Repeat, please, only the lines from the top of the data down to the line with "import random"; include both of those lines.
-- START DATA SEGMENT --
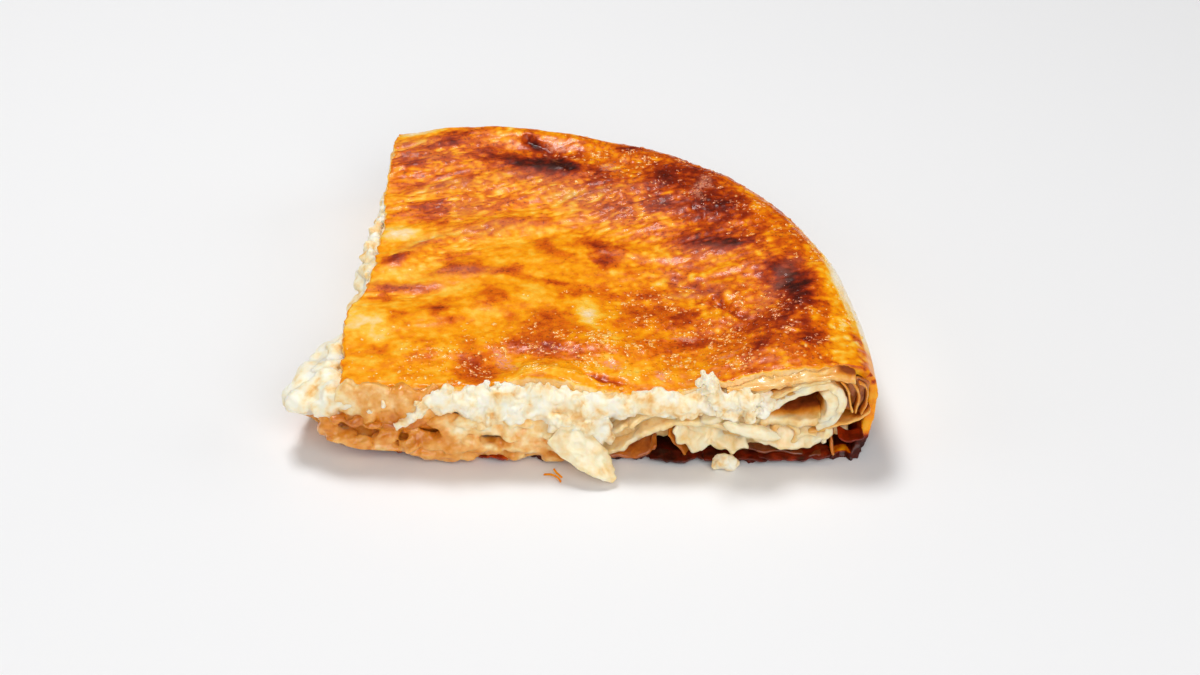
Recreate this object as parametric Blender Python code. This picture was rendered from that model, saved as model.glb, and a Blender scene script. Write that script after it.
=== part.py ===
"""A quarter cut from a round, pan-baked cheese burek.

One outer leaf of pastry runs over the top, down round the rim and back under the slice. Inside
it lie a bed of soft boiled dough, the crumbled white cheese, and the leaves of dough that were
folded in along the rim. Two straight cuts, the front one along X and the left one along Y, show
these layers, and pieces of dough and curd have slid out of the front cut.

Lengths are in metres. +Z is up, and the slice rests on the flat underside of its bottom leaf.
The shape is laid out from the corner where the two cuts meet, and moved at the end so that the
middle of its footprint is the origin.
"""

import math
import random

import bmesh
import bpy
from mathutils import Euler, Matrix, Vector, noise

MM = 0.001

# The quarter in plan
RIM_RADIUS = 155 * MM
RIM_SQUARENESS = 9 * MM
BACK_SHORTENING = 5.5 * MM
CUT_CORNER = Vector((-75 * MM, -60 * MM))
LEFT_CUT_LEAN = 0.05

# The slice from the side
MIDDLE_HEIGHT = 23.5 * MM
RIM_RISE = 4.5 * MM
RIM_LOW_PLACE = math.radians(68)
RIM_LOW_WIDTH = math.radians(15)
RIM_LOW_SHARE = 0.6
FRONT_RIGHT_RISE = 3.0 * MM
RIM_BULGE = 9 * MM
WIDEST_SHARE = 0.68
UNDERCUT_ANGLE = math.radians(60)

# Thicknesses of the layers, and the gap that parts one from the next
CRUST_THICKNESS = 2.6 * MM
BOTTOM_THICKNESS = 1.7 * MM
RIM_THICKNESS = 2.8 * MM
BED_THICKNESS = 7.5 * MM
ROLL_WIDTH = 38 * MM
GAP = 0.4 * MM
CUT_OVERRUN = 30 * MM

# Where the curd and the bed come out past the corner of the crust, and along the left cut
TIP_REACH = 13.5 * MM
TIP_LENGTH = 50 * MM
LEFT_SPILL = 3.6 * MM
LEFT_SPILL_PLACE = 8 * MM
LEFT_SPILL_LENGTH = 26 * MM

# What slid out of the front cut stands clear of the layers behind this plane
FRONT_FACE = CUT_CORNER.y - 4.4 * MM
TONGUE_WIDTH = 10.5 * MM
TONGUE_THICKNESS = 3.4 * MM
FINGER_LENGTH = 17.5 * MM
FINGER_THICKNESS = 4.6 * MM
FINGER_DROP = 5 * MM

# The browned leaf that hangs over the left end of the front cut, where the layers stand back
LEAF_LEFT = -73 * MM
LEAF_RIGHT = -43 * MM
LEAF_BOTTOM = 3.2 * MM
LEAF_TOP = 20.4 * MM
LEAF_THICKNESS = 1.4 * MM

# The hollow in the rolled leaves at the right end of the front cut
HOLLOW_CENTRE = Vector((57 * MM, CUT_CORNER.y - 1 * MM, 15.5 * MM))
HOLLOW_SIZE = Vector((20 * MM, 46 * MM, 10.5 * MM))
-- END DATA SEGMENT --
FULL OUTPUT:
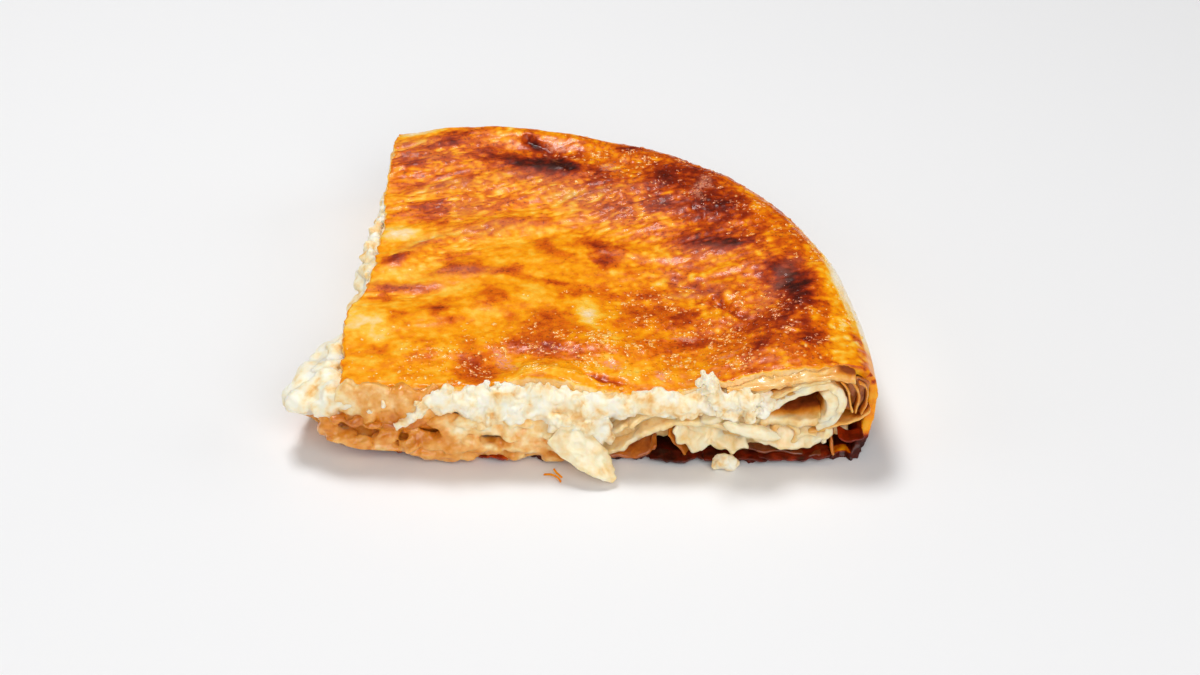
Recreate this object as parametric Blender Python code. This picture was rendered from that model, saved as model.glb, and a Blender scene script. Write that script after it.
=== part.py ===
"""A quarter cut from a round, pan-baked cheese burek.

One outer leaf of pastry runs over the top, down round the rim and back under the slice. Inside
it lie a bed of soft boiled dough, the crumbled white cheese, and the leaves of dough that were
folded in along the rim. Two straight cuts, the front one along X and the left one along Y, show
these layers, and pieces of dough and curd have slid out of the front cut.

Lengths are in metres. +Z is up, and the slice rests on the flat underside of its bottom leaf.
The shape is laid out from the corner where the two cuts meet, and moved at the end so that the
middle of its footprint is the origin.
"""

import math
import random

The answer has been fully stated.